■ **What is asked**: Search the data for the word "True" and copy every line where it occurs.

___ Supplied material ___

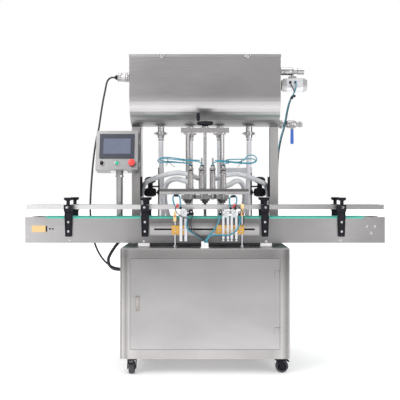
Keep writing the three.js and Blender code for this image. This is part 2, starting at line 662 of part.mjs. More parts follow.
function dosingBlock() {
  const shelf = block(-330, 330, 290, 430, SHELF_TOP - 15, SHELF_TOP);
  const upright = (x, y, radius) =>
    rod([x, y, FLOOR_TOP + GAP], [x, y, SHELF_TOP - 10], radius, 8);
  const legs = [-315, 315].flatMap((x) => [upright(x, 303, 10), upright(x, 417, 10)]);
  const guides = GUIDE_XS.map((x) => upright(x, METERING_Y, 9));
  const barrels = METERING_XS.map((x) => join(
    rod([x, METERING_Y, SHELF_TOP - 1], [x, METERING_Y, BARREL_TOP + 1], 35, 12),
    block(x - 32, x + 32, 313, 426, BARREL_TOP, VALVE_BLOCK_TOP),
    rod([x, METERING_Y, VALVE_BLOCK_TOP - 1], [x, METERING_Y, PORT_TOP], 16, 8),
    rod([x, SUPPLY_Y, VALVE_BLOCK_TOP - 1], [x, SUPPLY_Y, PORT_TOP], 16, 8)));
  const driveBarrel = rod([0, METERING_Y, SHELF_TOP - 1], [0, METERING_Y, 452], 33, 12);
  const bores = METERING_XS.flatMap((x) => [
    rod([x, METERING_Y, SHELF_TOP], [x, METERING_Y, BARREL_TOP], 30, 12),
    rod([x, METERING_Y, SHELF_TOP - 20], [x, METERING_Y, SHELF_TOP + 1], 10, 8),
  ]);
  const driveBore = join(
    rod([0, METERING_Y, SHELF_TOP], [0, METERING_Y, 442], 26, 12),
    rod([0, METERING_Y, SHELF_TOP - 20], [0, METERING_Y, SHELF_TOP + 1], 11, 12));
  return cut(join(shelf, ...legs, ...guides, ...barrels, driveBarrel), ...bores, driveBore);
}

function dosingCrosshead() {
  const bar = cut(
    block(-290, 290, METERING_Y - 22, METERING_Y + 22, CROSSHEAD_BOTTOM, CROSSHEAD_BOTTOM + 30),
    ...GUIDE_XS.map((x) =>
      rod([x, METERING_Y, CROSSHEAD_BOTTOM - 1], [x, METERING_Y, CROSSHEAD_BOTTOM + 31], 10.4, 8)));
  const pistons = METERING_XS.map((x) => join(
    rod([x, METERING_Y, CROSSHEAD_BOTTOM + 20], [x, METERING_Y, SHELF_TOP + 12], 8, 8),
    rod([x, METERING_Y, SHELF_TOP + 10], [x, METERING_Y, SHELF_TOP + 26], 28, 12)));
  const drive = join(
    rod([0, METERING_Y, CROSSHEAD_BOTTOM + 20], [0, METERING_Y, SHELF_TOP + 12], 10, 12),
    rod([0, METERING_Y, SHELF_TOP + 10], [0, METERING_Y, SHELF_TOP + 24], 24, 12));
  return join(bar, ...pistons, drive);
}

part(machine, 'dosing_block', dosingBlock(), STEEL);
part(machine, 'dosing_crosshead', dosingCrosshead(), POLISHED);

// Operator panel: a tilted box with a touch screen and three switches, on a post behind the conveyor.
function panelPost() {
  const post = cut(
    rod([POST_X, POST_Y, 700], [POST_X, POST_Y, POST_TOP], 19, 12),
    rod([POST_X, POST_Y, 690], [POST_X, POST_Y, POST_TOP - 3], 16, 12));
  const clamp = block(POST_X - 32, POST_X + 32, CONVEYOR_DEPTH + GAP, POST_Y, 735, 825);
  return cut(
    join(post, cut(clamp, rod([POST_X, POST_Y, 700], [POST_X, POST_Y, 850], 17, 12))),
    rod([POST_X, POST_Y, 690], [POST_X, POST_Y, 710], 16, 12));
}

const FACE = -PANEL_DEPTH / 2;
const CAP_RADIUS = 11;

// A point on the post's axis at a given height, as the tilted panel sees it.
const inPanel = (height) => new THREE.Vector3(POST_X - PANEL_X, 0, height - PANEL_Z)
  .applyAxisAngle(new THREE.Vector3(1, 0, 0), -radians(PANEL_TILT)).toArray();

function panelBox() {
  const x = PANEL_WIDTH / 2;
  const z = PANEL_HEIGHT / 2;
  const y = PANEL_DEPTH / 2;
  const shell = cut(
    block(-x, x, -y, y, -z, z),
    block(-x + 2, x - 2, -y + 2, y - 2, -z + 2, z - 2));
  const neck = rod(inPanel(POST_TOP + GAP), inPanel(PANEL_Z - z + 6), 22, 12);
  const rings = Object.values(SWITCH_XS).map((sx) =>
    rod([sx, FACE - 5, SWITCH_Z], [sx, FACE + 1, SWITCH_Z], 14.5, 12));
  const holes = Object.values(SWITCH_XS).map((sx) =>
    rod([sx, FACE - 6, SWITCH_Z], [sx, FACE + 3, SWITCH_Z], CAP_RADIUS + 0.6, 12));
  return cut(join(shell, neck, ...rings), ...holes);
}

const touchScreen = () =>
  block(-100.5, 100.5, FACE - 6, FACE - GAP, -51, 96);

function stopButton() {
  const x = SWITCH_XS.stop;
  return join(
    rod([x, FACE - 11, SWITCH_Z], [x, FACE + 14, SWITCH_Z], CAP_RADIUS, 12),
    rod([x, FACE - 26, SWITCH_Z], [x, FACE - 10, SWITCH_Z], 20, 20, CAP_RADIUS));
}

function selectorSwitch() {
  const x = SWITCH_XS.selector;
  return join(
    rod([x, FACE - 8, SWITCH_Z], [x, FACE + 14, SWITCH_Z], CAP_RADIUS, 12),
    block(x - 4, x + 4, FACE - 20, FACE - 7, SWITCH_Z - 11, SWITCH_Z + 11));
}

function startButton() {
  const x = SWITCH_XS.start;
  return rod([x, FACE - 9, SWITCH_Z], [x, FACE + 14, SWITCH_Z], CAP_RADIUS, 12);
}

const panel = new THREE.Group();
panel.position.set(PANEL_X, POST_Y, PANEL_Z);
panel.rotation.x = radians(PANEL_TILT);
part(panel, 'panel_box', panelBox(), STEEL);
part(panel, 'touch_screen', touchScreen(), SCREEN);
part(panel, 'selector_switch', selectorSwitch(), BLACK);
part(panel, 'start_button', startButton(), GREEN);
part(panel, 'stop_button', stopButton(), RED);
machine.add(panel);
part(machine, 'panel_post', panelPost(), POLISHED);

// Supply hoses run from the hopper's outlets down to the metering valves.
METERING_XS.forEach((x, index) => {
  const top = OUTLET_XS[index];
  const route = [
    [x, SUPPLY_Y, PORT_TOP + GAP], [x, SUPPLY_Y, 650], [(x + top) / 2, SUPPLY_Y + 1.5, 950],
    [top, HOPPER_Y, 1220], [top, HOPPER_Y, OUTLET_END - GAP],
  ];
  part(machine, `supply_hose_${index + 1}`, hose(route, HOSE_RADIUS, 8), HOSE);
});

// Filling hoses climb behind the conveyor and curl forward to the nozzles.
const OUTER_LEFT = [
  [-256, METERING_Y, PORT_TOP + GAP], [-256, METERING_Y, 528], [-290, 366, 590], [-342, 394, 645],
  [-371, 400, 690], [-377, 420, 752], [-380, 447, 808], [-388, 460, 850], [-396, 463, 900],
  [-397, 461, 950], [-390, 455, 990], [-380, 437, 1020], [-360, 410, 1040], [-322, 368, 1056],
  [-262, 300, 1074], [-196, 230, 1088], [-140, 180, 1089], [-85, 148, 1076], [-38, 135, 1058],
  [-18, 128, 1052], [-18, HOSE_END_Y, 1052],
];
const INNER_LEFT = [
  [-90, METERING_Y, PORT_TOP + GAP], [-90, METERING_Y, 530], [-110, METERING_Y, 590],
  [-142, METERING_Y, 645], [-165, METERING_Y, 690], [-200, 343, 770], [-228, 341, 850],
  [-243, 338, 925], [-243, 330, 985], [-228, 302, 1030], [-195, 258, 1051], [-160, 208, 1054],
  [-128, 162, 1046], [-98, 138, 1037],
  [-81, 129, 1035], [-81, HOSE_END_Y, 1035],
];
const INNER_RIGHT = [
  [90, METERING_Y, PORT_TOP + GAP], [90, METERING_Y, 530], [110, METERING_Y, 590],
  [142, METERING_Y, 645], [165, METERING_Y, 690], [200, 343, 770], [226, 341, 850],
  [238, 335, 920], [238, 318, 975], [227, 286, 1020], [202, 246, 1042], [172, 202, 1038],
  [147, 162, 1022], [120, 138, 1014],
  [105, 128, 1012], [105, HOSE_END_Y, 1012],
];
const OUTER_RIGHT = [
  [256, METERING_Y, PORT_TOP + GAP], [256, METERING_Y, 528], [290, 366, 590], [342, 394, 645],
  [371, 400, 690], [377, 420, 752], [380, 447, 808], [388, 460, 850], [396, 463, 900],
  [397, 461, 948], [390, 455, 986], [380, 437, 1015], [360, 410, 1034], [322, 368, 1049],
  [258, 295, 1070], [192, 225, 1084], [148, 178, 1081], [100, 148, 1070], [60, 135, 1056],
  [44, 128, 1052], [44, HOSE_END_Y, 1052],
];
[OUTER_LEFT, INNER_LEFT, INNER_RIGHT, OUTER_RIGHT].forEach((route, index) => {
  part(machine, `filling_hose_${index + 1}`, hose(route, HOSE_RADIUS, 26), HOSE);
});

// Level sensor cable and panel conduit, both into the cabinet's left side
const SENSOR_CABLE = [
  [-HALF_WIDTH - SENSOR_LENGTH - 2 * GAP, HOPPER_Y, SENSOR_Z], [-580, HOPPER_Y, 1684], [-601, 402, 1666],
  [-618, 400, 1596], [-633, 390, 1509], [-650, 360, 1362], [-660, 335, 1296], [-668, 300, 1203],
  [-675, 265, 1070], [-680, 240, 905], [-676, 225, 838], [-665, 210, 750], [-644, 200, 670],
  [-616, 195, 612], [-580, CABLE_Y, 566], [-540, CABLE_Y, 540], [-500, CABLE_Y, 531],
  [-472.3, CABLE_Y, GLAND_Z],
];
const PANEL_CONDUIT = [
  [POST_X, POST_Y, 709], [-502, 192, 690], [-520, 184, 666], [-547, 174, 624], [-561, 165, 590],
  [-556, 158, 558], [-534, 152, 537], [-503, CONDUIT_Y, GLAND_Z], [-472.3, CONDUIT_Y, GLAND_Z],
];
part(machine, 'sensor_cable', hose(SENSOR_CABLE, CABLE_RADIUS, 40), BLACK);
part(machine, 'panel_conduit', hose(PANEL_CONDUIT, CONDUIT_RADIUS, 16), BLACK);

machine.position.y = -CENTRE_Y;
const filler = new THREE.Group();
filler.add(machine);

export default filler;
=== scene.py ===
"""Looks of the four-head piston filler: finishes for the CAD pieces, and finer pieces that ride on them."""

import math

import bmesh
import bpy
from mathutils import Matrix, Vector


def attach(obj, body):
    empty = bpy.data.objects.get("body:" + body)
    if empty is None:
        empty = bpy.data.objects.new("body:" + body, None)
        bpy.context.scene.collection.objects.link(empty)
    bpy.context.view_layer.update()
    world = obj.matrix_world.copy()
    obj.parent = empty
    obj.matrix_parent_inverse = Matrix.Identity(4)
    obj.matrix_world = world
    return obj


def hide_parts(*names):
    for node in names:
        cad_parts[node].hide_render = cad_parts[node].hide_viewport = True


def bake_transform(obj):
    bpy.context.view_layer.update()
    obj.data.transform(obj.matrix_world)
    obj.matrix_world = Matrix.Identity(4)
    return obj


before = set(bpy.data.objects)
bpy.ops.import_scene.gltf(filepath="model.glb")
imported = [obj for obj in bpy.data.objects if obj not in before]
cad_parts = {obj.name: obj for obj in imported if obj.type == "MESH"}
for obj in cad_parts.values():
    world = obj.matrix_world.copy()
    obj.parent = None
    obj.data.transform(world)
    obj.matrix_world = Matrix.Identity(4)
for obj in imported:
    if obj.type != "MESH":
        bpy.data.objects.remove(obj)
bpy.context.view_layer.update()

# Places are in millimetres as in the CAD source: y counts from the conveyor's front face.
SHIFT_Y = 199.25
MM = 0.001


def row(x, y, z):
    """A place in the row frame, in metres."""
    return Vector((x * MM, (y - SHIFT_Y) * MM, z * MM))


# ---------------------------------------------------------------- camera, light and floor
CAMERA_LENS = 58.3
CAMERA_SHIFT = (-0.0125, -0.025)
CAMERA_PLACE = (0, -3600, 990)


def make_camera():
    data = bpy.data.cameras.new("camera")
    data.lens = CAMERA_LENS
    data.shift_x, data.shift_y = CAMERA_SHIFT
    camera = bpy.data.objects.new("camera", data)
    camera.location = row(*CAMERA_PLACE)
    camera.rotation_euler = (math.pi / 2, 0, 0)
    bpy.context.scene.collection.objects.link(camera)
    bpy.context.scene.camera = camera


def area_light(name, place, target, size, power):
    data = bpy.data.lights.new(name, "AREA")
    data.shape = "RECTANGLE"
    data.size, data.size_y = size
    data.energy = power
    light = bpy.data.objects.new(name, data)
    light.location = place
    light.rotation_euler = (Vector(target) - Vector(place)).to_track_quat("-Z", "Y").to_euler()
    bpy.context.scene.collection.objects.link(light)


def preset(node, **values):
    """Sets a node's own sockets: From_Min sets "From Min"."""
    for name, value in values.items():
        node.inputs[name.replace("_", " ")].default_value = value
    return node


def map_range(nodes, links, value, source, target):
    """Maps a value from one range to another."""
    out = preset(nodes.new("ShaderNodeMapRange"), From_Min=source[0], From_Max=source[1],
                 To_Min=target[0], To_Max=target[1])
    links.new(value, out.inputs["Value"])
    return out.outputs["Result"]


def color_ramp(nodes, links, value, stops):
    """A colour that changes with a value between 0 and 1."""
    ramp = nodes.new("ShaderNodeValToRGB")
    while len(ramp.color_ramp.elements) < len(stops):
        ramp.color_ramp.elements.new(0.5)
    for element, (place, color) in zip(ramp.color_ramp.elements, stops):
        element.position = place
        element.color = (*color, 1)
    links.new(value, ramp.inputs["Fac"])
    return ramp.outputs["Color"]


SKY = ((0.30, (0.62, 0.62, 0.63)), (0.52, (0.72, 0.71, 0.72)), (0.9, (1.0, 1.0, 1.0)))


def make_world():
    """White where the camera sees it. As light it is brighter at the top, and dimmer behind the object."""
    world = bpy.data.worlds.new("studio")
    world.use_nodes = True
    bpy.context.scene.world = world
    nodes, links = world.node_tree.nodes, world.node_tree.links
    nodes.clear()
    output = nodes.new("ShaderNodeOutputWorld")
    mix = nodes.new("ShaderNodeMixShader")
    seen = preset(nodes.new("ShaderNodeBackground"), Color=(1, 1, 1, 1), Strength=1.0)
    lit = nodes.new("ShaderNodeBackground")
    path = nodes.new("ShaderNodeLightPath")
    coords = nodes.new("ShaderNodeTexCoord")
    split = nodes.new("ShaderNodeSeparateXYZ")
    links.new(coords.outputs["Generated"], split.inputs[0])
    strength = map_range(nodes, links, split.outputs["Y"], (-0.2, 0.95), (0.92, 0.14))
    height = map_range(nodes, links, split.outputs["Z"], (-1, 1), (0, 1))
    links.new(strength, lit.inputs["Strength"])
    links.new(color_ramp(nodes, links, height, SKY), lit.inputs["Color"])
    links.new(path.outputs["Is Camera Ray"], mix.inputs["Fac"])
    links.new(lit.outputs[0], mix.inputs[1])
    links.new(seen.outputs[0], mix.inputs[2])
    links.new(mix.outputs[0], output.inputs["Surface"])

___

■ **Output of the task**:
        cad_parts[node].hide_render = cad_parts[node].hide_viewport = True
    world.use_nodes = True